Quando percebi que tinha feito
isso, pensei “Lívia! Por que você tá abaixando a cabeça?” (eu brigo comigo
mesma em pensamento às vezes. É um pouco idiota, mas necessário). Imediatamente
levantei os olhos e o que vi é impossível transformar em palavras (inconsciente
e arte, porque mesmo passeando a gente não para de criar elementos para fazer a
tese). Quer dizer, eu podia tirar fotos e enviar para todos que conheço, mas
nada chegaria perto do que é estar diante daquela construção.

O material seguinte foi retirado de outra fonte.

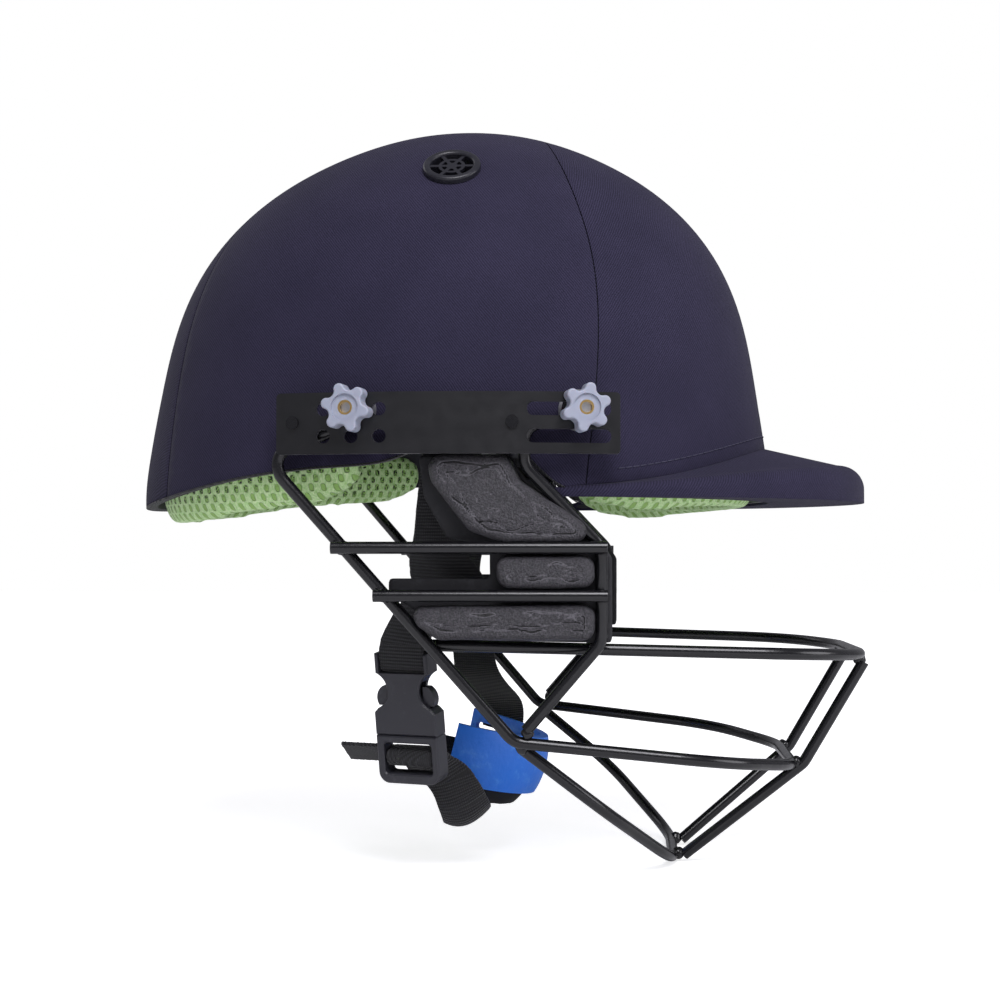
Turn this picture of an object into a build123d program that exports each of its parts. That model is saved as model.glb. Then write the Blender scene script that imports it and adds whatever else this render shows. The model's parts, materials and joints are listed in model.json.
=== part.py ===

Minha mãe não me ensinou só
coisas sobre religião, ela me ensinou também o gosto pela poesia – e foi ela
quem me presenteou com Perguntas de um Operário Letrado. Então logo comecei a
pensar nas incontáveis vidas que passaram por lá – quantos senhores feudais e
servos, quantas histórias de amor e de poder, quanta política, quantos
turistas, crentes, descrentes, trabalhadores, ricos, pobres, quanta coisa
aconteceu enquanto aquelas paredes estavam sendo erguidas! Quanta coisa mudou
nesse período, quanta coisa aconteceu em volta daquele lugar que parece um
refúgio contra o tempo! Foi quando deixei de abaixar a cabeça diante de Deus
que ergui os olhos para o trabalho de milhares de homens e mulheres. Foi
impossível não pensar em tantas pessoas que tiveram suas vidas encerradas para
fazer aquele lugar que hoje parece ter sido esquecido por Chronos (quão pecado
é fazer referência a um Deus grego em uma Igreja Católica?!). Comecei a pensar
nas vidas que se fizeram em torno daquela obra, dos milhares de homens e
mulheres que são parte daquelas paredes, cujo trabalho quase alcançou o céu,
cujos dedos moldaram tantos e tão ricos detalhes, cujo sangue colore aqueles
vitrais. Não foi Deus quem ergueu aquelas paredes, aquelas torres. Deus não
carregou aquelas pedras e as moldou até que ficassem tão reais que parece que a
qualquer momento podem sair andando.
Não estou – aqui – dizendo que
Deus não existe. Você pode acreditar que foi em nome de Deus e com a benção
Dele que aquilo tudo foi construído. Pode até pensar que se Ele não quisesse o
Homem não teria feito. Mas, ainda que o homem tenha sido só a mediação entre o
desejo de Deus e a obra Dele, Deus precisou do homem para fazer aquela Igreja.
Deus precisa do homem para fazer o mundo.